Here we defined a binary operator version of the sample function

"%" (Percent) as a token in special function

The meaning of "%" in function like sprintf or format is completely different and has nothing to do with binary operators. The key thing to note is that in those functions the % character is part of a quoted string, and not a standard symbol on the command line (i.e. "%" and % are very different). In the context of sprintf, inside a string, "%" is a special character used to recognize that the subsequent characters have a special meaning and should not be interpreted as regular text. For example, in:

sprintf("I'm a number: %.2f", runif(3))
# [1] "I'm a number: 0.96" "I'm a number: 0.74" "I'm a number: 0.99"
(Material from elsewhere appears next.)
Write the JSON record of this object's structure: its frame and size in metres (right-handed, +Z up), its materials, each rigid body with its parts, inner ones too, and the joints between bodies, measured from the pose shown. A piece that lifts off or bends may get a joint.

"%.2f" means a floating point number (f) to be displayed with two decimals (.2). Notice how the "I'm a number: " piece is interpreted literally. The use of "%" allows sprintf users to mix literal text with special instructions on how to represent the other sprintf arguments.

Solution 2

The R Language Definition, section 3.1.4 refers to them as "special binary operators". One of the ways they're special is that users can define new binary operators using the %x% syntax (where x is any valid name).

The Writing your own functions section of An Introduction to R, refers to them as Binary Operators (which is somewhat confusing because + is also a binary operator):

10.2 Defining new binary operators

Had we given the bslash() function a different name, namely one of the form

%anything%

it could have been used as a binary operator in expressions rather than in function form. Suppose, for example, we choose ! for the internal character. The function definition would then start as

> "%!%" <- function(X, y) { ... }

(Note the use of quote marks.) The function could then be used as X %!% y. (The backslash symbol itself is not a convenient choice as it presents special problems in this context.)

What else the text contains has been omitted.